▶ [OBJECTIVE]
List every line below containing "that".

▶ [DATASET EXCERPTS]
------------------------------------------------------------
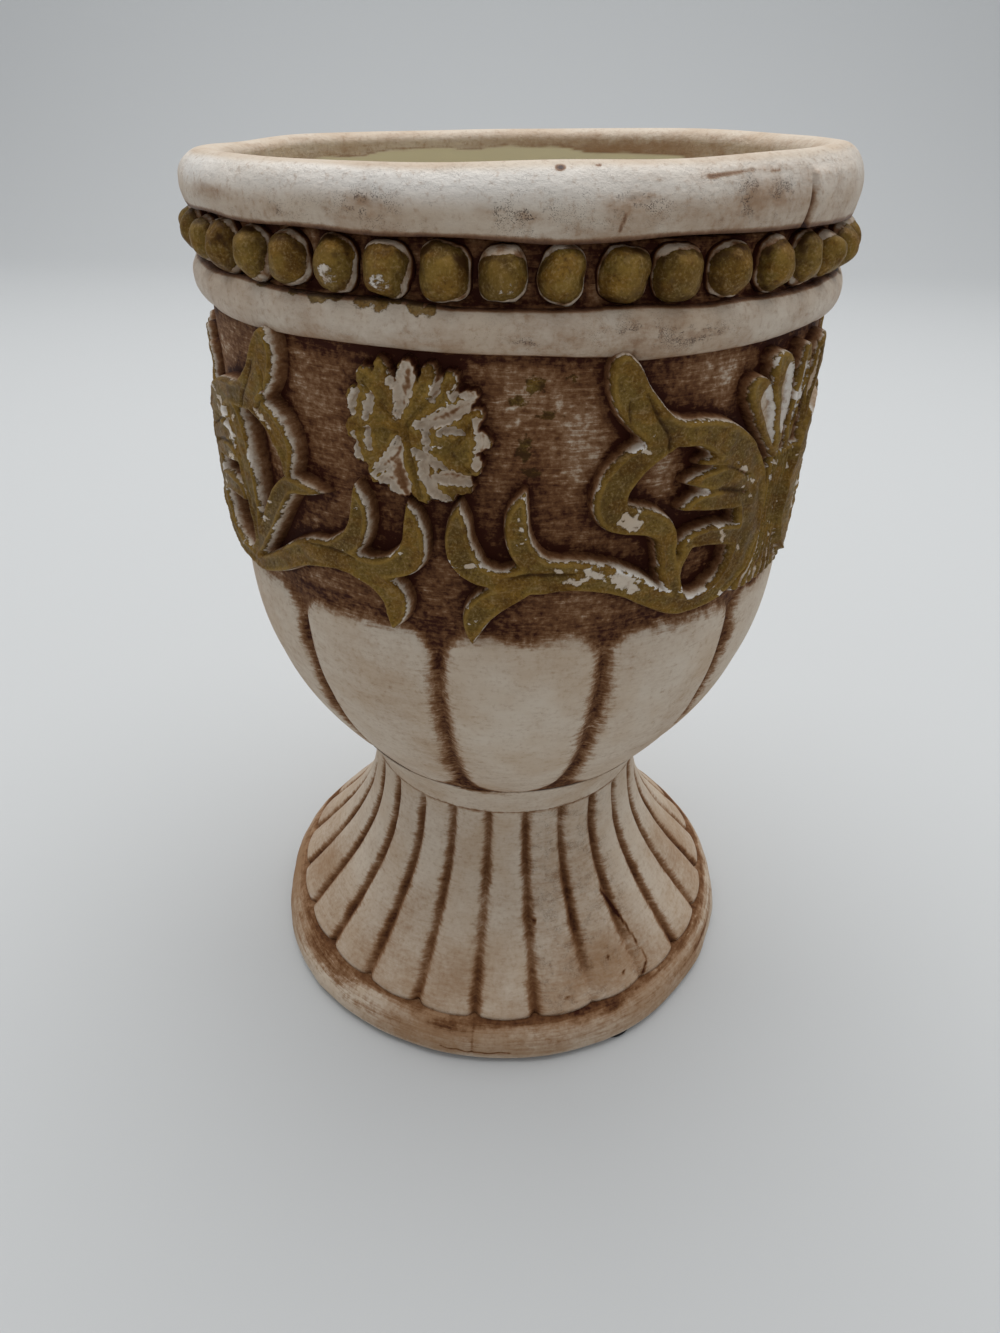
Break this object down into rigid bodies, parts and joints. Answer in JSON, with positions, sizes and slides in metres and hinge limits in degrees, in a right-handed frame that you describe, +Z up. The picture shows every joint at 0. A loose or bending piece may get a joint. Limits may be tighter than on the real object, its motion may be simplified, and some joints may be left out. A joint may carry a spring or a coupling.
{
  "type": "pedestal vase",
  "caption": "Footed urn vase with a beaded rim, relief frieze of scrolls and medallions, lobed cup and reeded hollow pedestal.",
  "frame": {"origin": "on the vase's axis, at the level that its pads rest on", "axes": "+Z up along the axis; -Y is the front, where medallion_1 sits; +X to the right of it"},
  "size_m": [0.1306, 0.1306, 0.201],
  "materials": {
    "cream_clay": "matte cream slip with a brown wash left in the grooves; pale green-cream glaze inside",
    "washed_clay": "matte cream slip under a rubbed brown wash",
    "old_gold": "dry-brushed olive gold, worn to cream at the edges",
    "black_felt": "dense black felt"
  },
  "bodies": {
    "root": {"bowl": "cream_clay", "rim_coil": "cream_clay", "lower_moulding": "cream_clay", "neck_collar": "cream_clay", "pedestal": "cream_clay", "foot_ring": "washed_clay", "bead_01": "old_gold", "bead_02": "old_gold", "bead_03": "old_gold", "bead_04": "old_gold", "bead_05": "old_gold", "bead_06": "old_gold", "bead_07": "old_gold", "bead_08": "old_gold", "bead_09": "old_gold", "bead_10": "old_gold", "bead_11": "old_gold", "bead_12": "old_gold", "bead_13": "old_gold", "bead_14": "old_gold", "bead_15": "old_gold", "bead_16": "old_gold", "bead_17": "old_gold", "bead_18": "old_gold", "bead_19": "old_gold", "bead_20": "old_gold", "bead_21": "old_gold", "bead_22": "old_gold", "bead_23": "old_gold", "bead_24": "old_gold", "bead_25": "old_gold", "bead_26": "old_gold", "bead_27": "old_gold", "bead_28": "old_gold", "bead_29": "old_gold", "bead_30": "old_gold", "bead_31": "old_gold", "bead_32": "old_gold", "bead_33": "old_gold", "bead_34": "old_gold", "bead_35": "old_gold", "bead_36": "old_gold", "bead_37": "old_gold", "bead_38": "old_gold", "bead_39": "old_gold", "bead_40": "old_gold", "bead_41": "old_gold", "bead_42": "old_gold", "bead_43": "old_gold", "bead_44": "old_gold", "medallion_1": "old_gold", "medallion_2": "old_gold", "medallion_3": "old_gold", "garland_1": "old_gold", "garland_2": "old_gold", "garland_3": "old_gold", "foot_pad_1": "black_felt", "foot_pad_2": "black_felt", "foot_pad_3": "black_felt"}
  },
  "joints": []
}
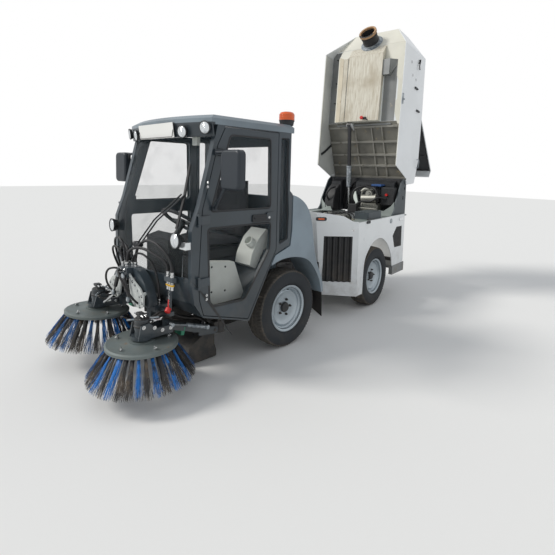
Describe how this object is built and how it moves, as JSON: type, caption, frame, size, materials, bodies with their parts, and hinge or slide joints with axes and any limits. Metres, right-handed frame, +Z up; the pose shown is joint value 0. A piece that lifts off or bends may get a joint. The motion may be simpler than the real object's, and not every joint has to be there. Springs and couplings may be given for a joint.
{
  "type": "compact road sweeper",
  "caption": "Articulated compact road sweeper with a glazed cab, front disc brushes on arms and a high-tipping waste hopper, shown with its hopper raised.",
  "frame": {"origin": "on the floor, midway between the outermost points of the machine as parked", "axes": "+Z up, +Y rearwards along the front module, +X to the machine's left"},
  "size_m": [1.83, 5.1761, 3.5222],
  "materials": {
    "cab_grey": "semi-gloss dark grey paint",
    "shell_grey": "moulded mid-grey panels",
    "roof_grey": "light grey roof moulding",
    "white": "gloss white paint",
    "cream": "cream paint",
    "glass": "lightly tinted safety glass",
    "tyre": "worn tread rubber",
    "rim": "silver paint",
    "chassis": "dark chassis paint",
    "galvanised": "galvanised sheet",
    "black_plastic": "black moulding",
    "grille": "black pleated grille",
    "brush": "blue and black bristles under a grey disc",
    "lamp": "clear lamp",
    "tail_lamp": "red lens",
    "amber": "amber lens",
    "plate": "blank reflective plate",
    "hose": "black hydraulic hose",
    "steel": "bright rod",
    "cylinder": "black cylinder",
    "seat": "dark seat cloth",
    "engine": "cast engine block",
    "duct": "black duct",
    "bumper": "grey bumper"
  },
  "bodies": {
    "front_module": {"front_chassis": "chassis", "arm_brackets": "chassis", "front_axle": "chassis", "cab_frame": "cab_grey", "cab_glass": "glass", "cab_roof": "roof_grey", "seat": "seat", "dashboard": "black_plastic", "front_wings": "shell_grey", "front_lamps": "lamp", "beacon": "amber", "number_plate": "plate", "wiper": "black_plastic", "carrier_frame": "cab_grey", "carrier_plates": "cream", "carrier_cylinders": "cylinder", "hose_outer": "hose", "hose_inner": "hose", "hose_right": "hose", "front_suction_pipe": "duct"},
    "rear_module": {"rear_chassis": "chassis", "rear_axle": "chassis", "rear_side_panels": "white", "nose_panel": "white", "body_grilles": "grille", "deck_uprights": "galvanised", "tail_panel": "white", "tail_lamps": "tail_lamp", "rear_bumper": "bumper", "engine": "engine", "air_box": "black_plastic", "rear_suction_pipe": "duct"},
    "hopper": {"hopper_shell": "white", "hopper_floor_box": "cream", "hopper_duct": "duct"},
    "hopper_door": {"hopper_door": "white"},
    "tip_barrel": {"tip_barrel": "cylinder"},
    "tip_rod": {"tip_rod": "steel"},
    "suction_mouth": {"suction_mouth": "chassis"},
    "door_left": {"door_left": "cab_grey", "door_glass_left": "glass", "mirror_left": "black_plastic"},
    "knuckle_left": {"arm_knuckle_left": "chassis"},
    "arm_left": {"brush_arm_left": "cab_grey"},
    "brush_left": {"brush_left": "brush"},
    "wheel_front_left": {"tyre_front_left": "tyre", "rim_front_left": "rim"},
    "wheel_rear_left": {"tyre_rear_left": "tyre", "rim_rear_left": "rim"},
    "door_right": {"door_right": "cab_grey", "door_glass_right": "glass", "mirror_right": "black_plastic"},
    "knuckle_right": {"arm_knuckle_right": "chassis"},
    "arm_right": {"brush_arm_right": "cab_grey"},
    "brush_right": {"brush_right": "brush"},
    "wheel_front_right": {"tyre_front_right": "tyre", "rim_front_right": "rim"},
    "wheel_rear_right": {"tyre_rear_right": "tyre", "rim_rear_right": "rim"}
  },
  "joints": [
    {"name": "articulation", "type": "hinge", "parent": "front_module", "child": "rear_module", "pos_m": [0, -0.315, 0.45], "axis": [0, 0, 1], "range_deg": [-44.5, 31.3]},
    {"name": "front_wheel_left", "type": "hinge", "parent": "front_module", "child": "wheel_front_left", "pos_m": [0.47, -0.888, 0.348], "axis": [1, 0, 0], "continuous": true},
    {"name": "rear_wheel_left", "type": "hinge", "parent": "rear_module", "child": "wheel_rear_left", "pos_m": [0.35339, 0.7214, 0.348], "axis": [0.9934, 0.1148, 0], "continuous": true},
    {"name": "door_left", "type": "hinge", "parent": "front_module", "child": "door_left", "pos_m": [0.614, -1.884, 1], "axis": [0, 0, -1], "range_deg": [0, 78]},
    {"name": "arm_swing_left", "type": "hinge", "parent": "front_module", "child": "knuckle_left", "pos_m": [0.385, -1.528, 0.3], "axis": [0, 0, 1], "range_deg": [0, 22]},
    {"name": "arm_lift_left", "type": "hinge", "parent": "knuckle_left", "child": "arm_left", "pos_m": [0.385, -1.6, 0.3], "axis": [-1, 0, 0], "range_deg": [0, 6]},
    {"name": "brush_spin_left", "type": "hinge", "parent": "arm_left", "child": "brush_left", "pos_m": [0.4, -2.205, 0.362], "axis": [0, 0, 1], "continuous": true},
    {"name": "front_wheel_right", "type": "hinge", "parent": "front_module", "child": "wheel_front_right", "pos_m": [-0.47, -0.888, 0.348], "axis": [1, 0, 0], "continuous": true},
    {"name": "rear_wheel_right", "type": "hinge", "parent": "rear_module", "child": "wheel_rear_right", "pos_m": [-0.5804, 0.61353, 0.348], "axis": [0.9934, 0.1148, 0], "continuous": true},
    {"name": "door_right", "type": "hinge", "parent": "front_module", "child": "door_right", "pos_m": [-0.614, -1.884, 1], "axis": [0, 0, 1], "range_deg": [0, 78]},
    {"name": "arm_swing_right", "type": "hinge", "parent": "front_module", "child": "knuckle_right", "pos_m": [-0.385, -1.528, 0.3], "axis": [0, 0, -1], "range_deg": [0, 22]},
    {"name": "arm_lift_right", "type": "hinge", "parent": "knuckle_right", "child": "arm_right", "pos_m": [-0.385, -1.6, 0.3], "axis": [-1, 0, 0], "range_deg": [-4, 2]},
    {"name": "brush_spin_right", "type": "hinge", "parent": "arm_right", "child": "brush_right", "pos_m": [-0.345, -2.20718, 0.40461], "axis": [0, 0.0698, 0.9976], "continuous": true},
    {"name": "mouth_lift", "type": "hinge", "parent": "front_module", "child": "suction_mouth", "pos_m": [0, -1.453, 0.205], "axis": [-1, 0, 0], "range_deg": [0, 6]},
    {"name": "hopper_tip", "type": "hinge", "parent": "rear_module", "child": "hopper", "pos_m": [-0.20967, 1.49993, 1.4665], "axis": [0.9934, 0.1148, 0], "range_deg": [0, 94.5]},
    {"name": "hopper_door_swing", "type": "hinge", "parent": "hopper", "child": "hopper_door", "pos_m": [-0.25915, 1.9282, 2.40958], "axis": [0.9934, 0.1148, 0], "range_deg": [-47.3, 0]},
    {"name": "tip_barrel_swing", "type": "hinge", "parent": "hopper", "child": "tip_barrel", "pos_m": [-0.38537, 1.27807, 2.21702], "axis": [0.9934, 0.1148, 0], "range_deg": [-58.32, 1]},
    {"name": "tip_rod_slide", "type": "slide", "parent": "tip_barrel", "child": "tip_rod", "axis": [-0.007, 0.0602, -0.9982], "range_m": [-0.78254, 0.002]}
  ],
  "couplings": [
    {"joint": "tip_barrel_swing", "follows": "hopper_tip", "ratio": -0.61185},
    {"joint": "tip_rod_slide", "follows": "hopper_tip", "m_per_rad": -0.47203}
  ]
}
------------------------------------------------------------
▶ [RESPONSE BELOW]
Break this object down into rigid bodies, parts and joints. Answer in JSON, with positions, sizes and slides in metres and hinge limits in degrees, in a right-handed frame that you describe, +Z up. The picture shows every joint at 0. A loose or bending piece may get a joint. Limits may be tighter than on the real object, its motion may be simplified, and some joints may be left out. A joint may carry a spring or a coupling.
  "frame": {"origin": "on the vase's axis, at the level that its pads rest on", "axes": "+Z up along the axis; -Y is the front, where medallion_1 sits; +X to the right of it"},
Describe how this object is built and how it moves, as JSON: type, caption, frame, size, materials, bodies with their parts, and hinge or slide joints with axes and any limits. Metres, right-handed frame, +Z up; the pose shown is joint value 0. A piece that lifts off or bends may get a joint. The motion may be simpler than the real object's, and not every joint has to be there. Springs and couplings may be given for a joint.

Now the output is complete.